Wow, that was easy. And there are also Logstash outputs to inform our Icinga, or send a note via “hipchat-output”.
But now, imagine using the email alert for a series of logging messages. That could easily lead to hundreds of email alerts. We need a more sophisticated solution for this.

Email alerts

After having Graylog214 installed and configured on the same server Logstash is running, I only changed the output of Logstash to gelf:

output {
 gelf { host => localhost }

And now everything Logstash gets via inputs and parses via filters, arrives at Graylog2’s gelf-udp-input, which then has an Elasticsearch output again.

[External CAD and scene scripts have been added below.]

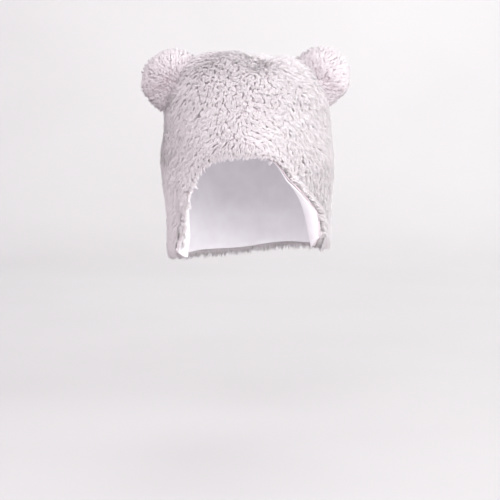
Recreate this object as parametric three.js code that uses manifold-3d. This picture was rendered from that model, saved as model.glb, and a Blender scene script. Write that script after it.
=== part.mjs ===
// Baby hat with bear ears: a plush helmet that covers the ears and the nape, lined with jersey.
// Millimetres, +Z up, the face looks along -Y. The origin is the inside top of the crown,
// where the top of the head comes up against the lining.
// Two plush panels, front and back, meet in a seam that runs up one side, over the crown and
// down the other side. An ear is set into that seam at each upper corner. The lining is one skin
// inside both panels and ends with them at the face opening and at the hem.

import * as THREE from 'three';
import Module from 'manifold-3d';
import { mergeVertices } from 'three/addons/utils/BufferGeometryUtils.js';

// Cloth layers
const BACKING = 1.0; // knitted backing that carries the pile
const GAP = 0.3; // room between pieces that touch
const LINING = 1.2; // jersey
const EDGE_OVERHANG = 5.0; // pile that stands out past the edge of the face opening
const HEM_OVERHANG = 6.0; // pile that hangs below the hem

// The cloth that carries the pile, from the top of the crown down. side is the half width,
// front and back are the depths from the seam, pile is how far the pile stands off the cloth.
const SECTIONS = [
  { height: 2.5, side: 0, front: 0, back: 0, pile: 9.0 },
  { height: 2.3, side: 23, front: 8, back: 9, pile: 9.0 },
  { height: 1.0, side: 38.5, front: 17, back: 18, pile: 9.0 },
  { height: -4, side: 49, front: 28, back: 30, pile: 9.0 },
  { height: -13, side: 57, front: 40, back: 43, pile: 9.0 },
  { height: -26, side: 64, front: 52, back: 55, pile: 8.8 },
  { height: -41, side: 68.5, front: 63, back: 66, pile: 8.4 },
  { height: -59, side: 70, front: 72, back: 74, pile: 8.0 },
  { height: -83, side: 73, front: 77.5, back: 78.5, pile: 7.6 },
  { height: -105, side: 72.6, front: 78, back: 78.5, pile: 7.5 },
  { height: -128, side: 69.6, front: 76, back: 76, pile: 7.5 },
  { height: -150, side: 68.8, front: 74, back: 72, pile: 7.5 },
  { height: -172, side: 69.5, front: 73, back: 70, pile: 7.5 },
  { height: -194, side: 70, front: 72, back: 69, pile: 7.5 },
];

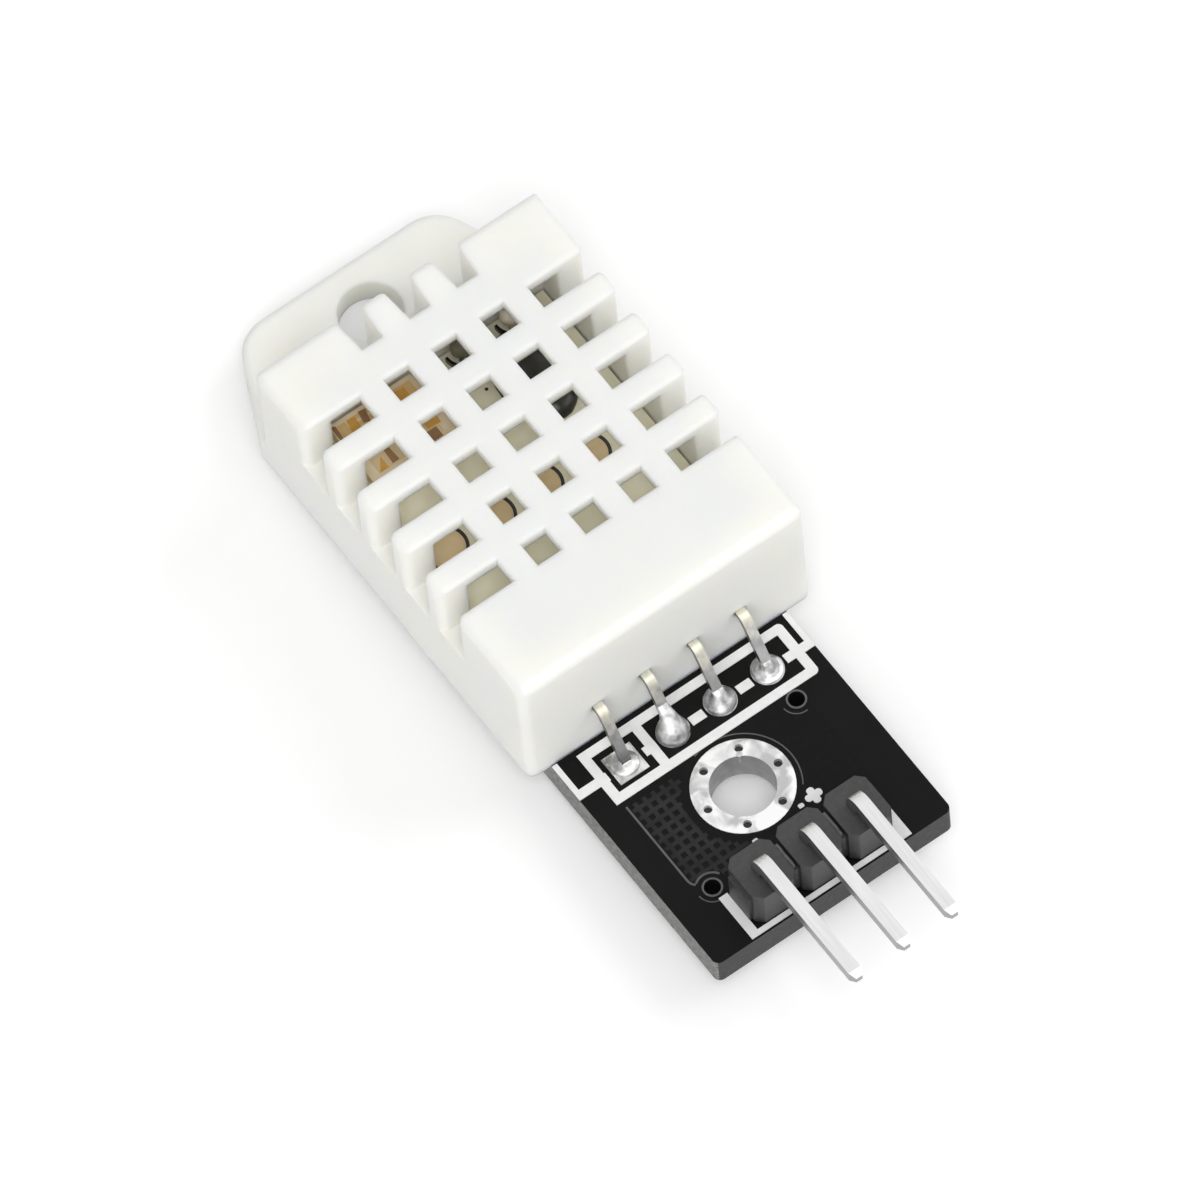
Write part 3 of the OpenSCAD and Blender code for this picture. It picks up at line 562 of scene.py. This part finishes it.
def film(bm, outline, z, thickness):
    """A flat patch: the outline at height z, raised by its thickness."""
    low = [bm.verts.new((x * mm, y * mm, z * mm)) for x, y in outline]
    high = [bm.verts.new((x * mm, y * mm, (z + thickness) * mm)) for x, y in outline]
    bm.faces.new(high)
    bm.faces.new(low[::-1])
    for i in range(len(low)):
        j = (i + 1) % len(low)
        bm.faces.new((low[i], low[j], high[j], high[i]))


def ribbon(bm, path, width, z, thickness):
    """A film that follows a path of points, with the given width."""
    left, right = [], []
    for i, (x, y) in enumerate(path):
        x0, y0 = path[max(i - 1, 0)]
        x1, y1 = path[min(i + 1, len(path) - 1)]
        length = math.hypot(x1 - x0, y1 - y0)
        across = (-(y1 - y0) / length * width / 2, (x1 - x0) / length * width / 2)
        left.append((x + across[0], y + across[1]))
        right.append((x - across[0], y - across[1]))
    film(bm, left + right[::-1], z, thickness)


print("a film of 4 corners has 6 faces, and a ribbon along n points has 2 * n + 2")

# %% Arcs, hoops and discs


def arc_path(x, y, radius, start, end, steps=24):
    angles = [math.radians(start + (end - start) * i / steps) for i in range(steps + 1)]
    return [(x + radius * math.cos(a), y + radius * math.sin(a)) for a in angles]


def hoop(bm, x, y, radius, width, z, thickness, steps=24):
    """A full ring of ribbon, in two halves that meet."""
    for start in (0, 180):
        ribbon(bm, arc_path(x, y, radius, start, start + 180, steps), width, z, thickness)


def disc(bm, x, y, radius, z, thickness, corners=24):
    film(bm, arc_path(x, y, radius, 0, 360 - 360 / corners, corners - 1), z, thickness)


print("a disc of 24 corners ends", 360 / 24, "degrees before it starts")

# %% Lathe shapes
bumps_per_mm = 2.3


def lathe(bm, rings, unevenness=0.0, segments=40):
    """A closed skin over rings of (height, radius along x, radius along y, middle x, middle y)."""
    loops = []
    for z, across_x, across_y, x, y in rings:
        loop = []
        for i in range(segments):
            a = 2 * math.pi * i / segments
            point = Vector((x + across_x * math.cos(a), y + across_y * math.sin(a), z))
            outward = Vector((math.cos(a), math.sin(a), 0.4))
            swell = unevenness * noise.noise(point * bumps_per_mm)
            loop.append(bm.verts.new((point + outward * swell) * mm))
        loops.append(loop)
    for below, above in zip(loops, loops[1:]):
        for i in range(segments):
            j = (i + 1) % segments
            bm.faces.new((below[i], below[j], above[j], above[i]))
    bm.faces.new(loops[0][::-1])
    bm.faces.new(loops[-1])


print("unevenness swells a lathe shape in bumps of about", round(1 / bumps_per_mm, 2), "mm")

# %% [markdown]
# ## The sensor's solder joints
#
# The four joints were made by hand, and no two are alike. The first is flat on its square pad, the
# second is a tall drop that has crept up the pin, the third is a round mound, and the last is low
# with a ridge. Sculpting would do it too, but a stack of rings can be read off the picture and
# written down: from the cone under the board, through the plated hole, to where the solder ends on
# the pin. The middle of the upper rings follows the pin, which leans towards the housing, and near
# the pin the rings are flattened as it is.

# %% Solder joints
joint_row = 4
joint_columns = (-3.41, -0.87, 1.67, 4.21)
hole_radius = 0.448
# under the board: height and radius of each ring
joint_feet = [(-0.7, 0.3), (-0.62, 0.37), (-0.35, 0.48), (-0.12, 0.66), (-0.05, 0.7),
              (-0.05, hole_radius), (copper_top, hole_radius)]
# over the copper: height, radius and lean towards the housing of each ring
joint_tops = [
    [(0.0, 0.66, 0.0), (0.05, 0.65, 0.0), (0.1, 0.6, 0.0), (0.13, 0.45, -0.05),
     (0.2, 0.36, -0.03), (0.27, 0.29, 0.0), (0.34, 0.25, 0.0)],
    [(0.0, 0.72, 0.0), (0.06, 0.755, -0.01), (0.18, 0.76, -0.03), (0.34, 0.72, -0.04),
     (0.55, 0.63, -0.02), (0.78, 0.51, 0.06), (1.0, 0.4, 0.2), (1.22, 0.32, 0.38),
     (1.42, 0.27, 0.56), (1.58, 0.24, 0.68)],
    [(0.0, 0.72, 0.0), (0.05, 0.73, 0.0), (0.13, 0.69, -0.01), (0.24, 0.6, -0.01),
     (0.36, 0.48, 0.0), (0.5, 0.37, 0.03), (0.66, 0.3, 0.1), (0.84, 0.26, 0.22)],
    [(0.0, 0.74, 0.0), (0.06, 0.74, 0.0), (0.1, 0.66, 0.0), (0.11, 0.58, 0.0),
     (0.17, 0.53, 0.0), (0.24, 0.45, 0.0), (0.27, 0.38, 0.0), (0.38, 0.32, 0.02),
     (0.55, 0.28, 0.06), (0.7, 0.25, 0.14)],
]
for number, (x, tops) in enumerate(zip(joint_columns, joint_tops), 1):
    rings = [(z, r, r, x, joint_row) for z, r in joint_feet]
    for height, radius, lean in tops:
        narrow = radius * (0.8 if radius < 0.3 else 1.0)
        rings.append((copper_top + height, radius, narrow, x, joint_row + lean))
    joint_mesh = bmesh.new()
    lathe(joint_mesh, rings, unevenness=0.035)
    joint = piece_from(joint_mesh, f"hand_solder_{number}", solder, smooth=True)
    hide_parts(f"sensor_solder_{number}")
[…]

Why the heck this overhead? Because Logstash in combination with logstash-forwarder is great at sending messages securely, reliable and low resource. Also it has a lot pre-processing options.
And Graylog2 is great in terms of alerts. I can now configure “streams” that are basically pattern-matched messages, and can trigger an pattern-matched email-alert.

What is the benefit over the Logstash email output?

  • Graylog2 stream alerts can be paused after first trigger, leading to a much lower alerting rate
  • Graylog2 can manage users and permissions for streams that let me provide logs for a certain host to anybody using it, without showing everything
  • Graylog2 has a lot more to offer. E.g. looking promising with additional external dashboards specialized for deployments15

Additionally, I will keep using Kibana, because it has a much cleaner view on the whole index.


With rsyslog forwarding I always duplicated all logs before processing them. Without logstash-forwarder it was a hassle to use logstash (overhead of Java, or rsyslog odysseys). Now logging is fun for me. Lightweight forwarder, secure transmission. The specs for the logserver are a bit heavy (6GB RAM), but as best practice advices, it could be clustered if required.


I provide by no means a copy and paste ready configuration. You are in responsibility to understand missing requirements and side-effects.